An excerpt from the op/ed:
ALTHOUGH THE TURNPIKE AUTHORITY HAS NOT YET DECIDED on a particular electronic tolling technology, it will probably require users to sign up for an account and obtain a transponder. This imposes several difficulties on low- income and minority drivers.
* First, most electronic tolling systems require either a credit card or bank account just to sign up. Many low-income and minority drivers do not have these. A 2002 study at UNC showed that 45 percent of low-income families in the state do not have credit cards and that 25 percent of all minority families in the nation do not have any bank accounts.
* Second, many toll road transponder accounts require a deposit or sign-up fee, a monthly service fee or automatic recharge fee.
* Third, electronic tolling discourages occasional or emergency use by requiring all potential users to go through the hassle of setting up an account and purchasing a transponder in advance. If a driver does not have a transponder and needs to use the toll road for an emergency, he would be subject to a very high fine.Will the toll road affect many low-income drivers? You bet. One such group would be the many low-income workers who service office buildings. At U.S. Environmental Protection Agency offices alone, there are more than 300 maintenance and custodial contractors who would fall into this category.
In New York, Pre-Paid EZPass Transponders can be purchased at local grocery stores, service plazas, or at various NY State Thruway offices. Called E-Z Pass On-The-Go, it is a $25 prepaid transponder that can be registered online or at a NY Thruway office or by mail. This EZPass on the go is also available in Pennsylvania. If the North Carolina Turnpike Authority follows this pre-paid multiple options to register and fund EZ-Pass On-The-Go, this will allow non-credit card holder or those without a checking account greater access to a transponder and the means to pay for it.

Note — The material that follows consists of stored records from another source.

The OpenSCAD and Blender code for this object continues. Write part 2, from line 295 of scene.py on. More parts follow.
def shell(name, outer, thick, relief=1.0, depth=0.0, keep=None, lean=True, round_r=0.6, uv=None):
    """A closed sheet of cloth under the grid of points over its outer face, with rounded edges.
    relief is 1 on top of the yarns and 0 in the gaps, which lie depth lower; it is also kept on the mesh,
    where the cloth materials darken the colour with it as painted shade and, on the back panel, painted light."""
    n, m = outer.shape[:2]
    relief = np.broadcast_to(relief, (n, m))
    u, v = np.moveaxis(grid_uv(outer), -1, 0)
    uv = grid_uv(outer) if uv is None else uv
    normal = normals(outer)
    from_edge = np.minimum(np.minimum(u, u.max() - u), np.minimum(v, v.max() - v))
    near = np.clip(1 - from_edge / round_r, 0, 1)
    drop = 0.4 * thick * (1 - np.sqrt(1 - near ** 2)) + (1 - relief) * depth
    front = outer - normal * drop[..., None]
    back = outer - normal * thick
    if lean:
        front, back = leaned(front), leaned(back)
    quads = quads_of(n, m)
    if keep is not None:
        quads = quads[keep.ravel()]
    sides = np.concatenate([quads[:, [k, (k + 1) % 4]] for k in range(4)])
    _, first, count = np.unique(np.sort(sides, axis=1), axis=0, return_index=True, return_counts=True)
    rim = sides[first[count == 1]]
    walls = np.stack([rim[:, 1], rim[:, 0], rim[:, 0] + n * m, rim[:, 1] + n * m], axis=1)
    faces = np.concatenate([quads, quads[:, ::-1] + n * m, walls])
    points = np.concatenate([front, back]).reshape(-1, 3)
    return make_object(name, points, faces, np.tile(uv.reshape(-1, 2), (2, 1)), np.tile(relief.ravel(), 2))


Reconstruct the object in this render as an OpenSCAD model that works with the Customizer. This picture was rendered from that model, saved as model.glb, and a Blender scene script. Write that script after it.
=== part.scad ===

In New York, there is not a monthly service or recharge fee. In Pennsylvania, there is a yearly $3 fee and no recharge fee.
There is not a 'fine' to use the toll highway without a transponder, there is a higher toll-rate up to 3x the toll rate, but not a fine.
I do agree with Ms. McClintock that there should be a non-transponder cash toll booth option on the new highway. However, the NCTA sees this as a cost-savings move, and in other states like Texas, cashless toll highways are becoming more common.
Finally, Ms. McClintock closes with:
That body will decide in this year's short session whether to adopt the Turnpike Authority's request for $24 million a year "gap funding" that these toll roads won't cover. That is $24 million a year for 40 years that could be better spent on public transit improvements, such as light rail, recommended by the Special Transportation Advisory Committee. Legislators should do the right thing and put public transit ahead of toll roads.
Now in an area where Public Transportation is pretty much not utilized, and in an area where they can't get a common public transportation system and gameplan together, I'd argue that the $24 million per year over the next 40 years would be better spent improving, expanding, and building the transportation network we need (spread through highways and public options) vs. throwing everything in the boondoggle that can be public transportation.